Rumpus Poetry Club Board Member Camille Dungy on why she chose Aimee Nezhukumatathil’s Lucky Fish as the fifth selection of The Rumpus Poetry Book Club.
Aimee Nezhukumatathil’s most recent book demonstrates an exciting range, dexterity and playful fierceness. These poems have fun with language, with the very idea of what poetry can be doing. Even as she takes on the subjects of love and longing, the distances between who we are and who we hope to be, the poems are unabashedly joyful.
“Writing poems is as necessary as a cupcake,” she says in the delightful run of similes that comprise the poem “Sweet Tooth.” Of course, are cupcakes really necessary at all? The poem’s form, its list of often outrageous comparisons, calls us back for repeated reconsideration. There are few simple yes or no answers that don’t recomplicate themselves. Nezhukamatathil writes with a light hand, but so many of the poems here are full of warnings, reminding us of risks we might not have even known we needed to be aware of, but which poetry has the power to reveal:
If a man in China can keep ten thousand dollars worth
of caterpillars in a metal box underneath his bed
for medicine, then I want to collect flakes of light
for those winter months when we go a whole weekwithout seeing a slice of sun. The light I want to collect
is free. Can’t be sold as a cure for muscle ache
or to ward off evil eye. I write this in August. It should be
illegal to talk about snow in Western New York now…
(“The Light I Collect”)
She plays her poems just off the expected path. The line between the normal and the novel is crossed, highlighted, underscored. I’m intrigued be the forms and methods Nezhukumatathil develops in this book, the paths of inquiry she follows.

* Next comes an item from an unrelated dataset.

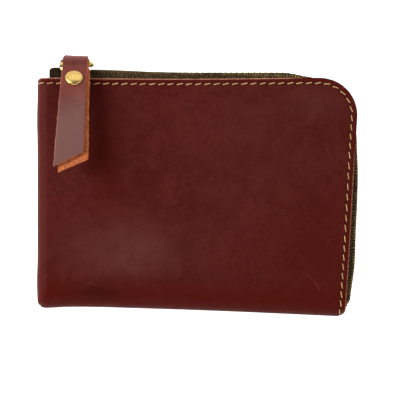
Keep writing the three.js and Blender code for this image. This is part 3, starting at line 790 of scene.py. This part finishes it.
def on_chain(distance, outward, z):
    """Points at distances along the teeth's middle line, pushed out of the pouch by outward."""
    distance, outward, z = np.broadcast_arrays(distance, outward, z)
    at, ahead, behind = (
        [np.interp(distance + step, CHAIN_RUN, CHAIN_LINE[:, k]) for k in (0, 1)] for step in (0.0, 0.4, -0.4)
    )
    tangent_x, tangent_y = ahead[0] - behind[0], ahead[1] - behind[1]
    size = np.hypot(tangent_x, tangent_y)
    return np.stack([at[0] - tangent_y / size * outward, at[1] + tangent_x / size * outward, z], axis=-1)


def tape_profile():
    """The tape's middle line from beside the teeth, round under the leather's edge and in."""
    seam = EDGE_RISE - LEATHER - 0.3 - TAPE / 2
    start = CHAIN_HALF_WIDTH + 0.3
    lip = [[0.0, start], [0.0, start + 0.35], [0.12, start + 0.6], [0.36, start + 0.78], [0.6, start + 0.96]]
    bend = [[0.66, seam - 0.32], [0.52, seam - 0.12], [0.25, seam], [-0.2, seam + 0.04], [-0.7, seam + 0.03]]
    flat = [[out, seam] for out in (-1.3, -2.2, -4.0, -6.0, -7.5)]
    return np.array([*lip, *bend, *flat])


def tape_narrowing(distance):
    """How far in the tape's outer edge lies: more towards the corner, and less after it."""
    narrowing = -TAPE_FULLNESS
    for depth, start, reach in TAPE_STEPS:
        narrowing = narrowing + depth * smooth((distance - start) / reach)
    for depth, middle, reach in TAPE_SWELLS:
        narrowing = narrowing - depth * bell((distance - middle) / reach)
    sunk = smooth((distance - 22) / 40) * (1 - smooth((distance - 95) / 30))
    return narrowing + TAPE_SINK * sunk


def add_tape(name, node, side):
    profile = tape_profile()
    ahead = np.gradient(profile, axis=0)
    ahead /= np.linalg.norm(ahead, axis=1)[:, None]
    normal = np.stack([ahead[:, 1], -ahead[:, 0]], 1)
    length = CHAIN_LENGTH + TAPE_TAIL
    distance = np.linspace(0, length, round(length / 0.5))
    across = np.concatenate([[0.0], np.cumsum(np.linalg.norm(np.diff(profile, axis=0), axis=1))])
    ribs = 0.09 * np.sin(math.tau * distance / 1.52)[:, None] * np.clip(1 - across / 4.0, 0, 1)
    fold = TAPE_FOLD * roll_profile(distance, 2.4) * smooth((4.9 - distance) / 1.2)
    fold -= TAPE_ROUNDING * (1 - roll_profile(length - distance, 3.4))
    shift = fold[:, None] * smooth((4.6 - across) / 2.0) * smooth((across - 0.5) / 0.5)
    shift = shift - tape_narrowing(distance)[:, None] * smooth((across - 0.65) / 0.6)
    tucked = 1 - 0.5 * smooth((distance - CHAIN_LENGTH + 4) / 6)[:, None] * smooth((across - 3.2) / 2.5)
    pressed = TAPE_PRESS * (1 - smooth((distance - 16.5) / 4))[:, None] * (1 - smooth((across - 2.4) / 1.6))
    level = profile[:, 1] - pressed * (profile[:, 1] - profile[0, 1])
    layers = []
    for half in (TAPE / 2, -TAPE / 2):
        out = profile[:, 0] + normal[:, 0] * (half + ribs) + shift
        rise = level * tucked + normal[:, 1] * (half + ribs)
        layers.append(on_chain(distance[:, None], out, MID_Z + side * rise))
    points, faces = slab(*layers)
    spots = np.broadcast_arrays(distance[:, None], across[None, :])
    values = both_layers({"run": spots[0], "across": spots[1]})
    piece = make_piece(name, points, faces, LOOKS["tape"], values)
    return show(piece, "root", node)


def tooth_block():
    """One tooth: x along the chain, y out of the pouch and z from its tape to its rounded head."""
    work = bmesh.new()
    bmesh.ops.create_cube(work, size=1.0)
    for v in work.verts:
        head = v.co.z < 0
        v.co.x *= 1.02 if head else 1.34
        v.co.y *= 1.1 if head else 2 * CHAIN_HALF_THICK
        v.co.z = -0.42 if head else CHAIN_HALF_WIDTH
    bmesh.ops.bevel(work, geom=work.edges[:], offset=0.26, segments=2, profile=0.6, affect="EDGES")
    points = np.array([v.co for v in work.verts])
    work.verts.index_update()
    faces = [[v.index for v in f.verts] for f in work.faces]
    work.free()
    return points, faces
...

I love the joy I find here, the awareness of our collective potential for folly, and the deep affection for people, specific and general, revealed in these poems. Think of “DEAR AMY NEHZOOUKAMMYATOOTILL.” In this “found poem, composed entirely of emails from various high school students” and other poems throughout the book, Nezhukumatathil directly confronts what it means to open herself to others and what she might expect someone else to do with what she’s offered. An early review of Lucky Fish, praises its fascination “with the small mechanisms of being, whether natural, personal, or imagined” (Publisher’s Weekly). This attention to the details of the lived life is rampant throughout the book and is one of its most disarming characteristics. Nezhukumatathil polishes her lines like lucky pennies, tossing them towards us and asking, “When is the last time/ you really looked at a penny?”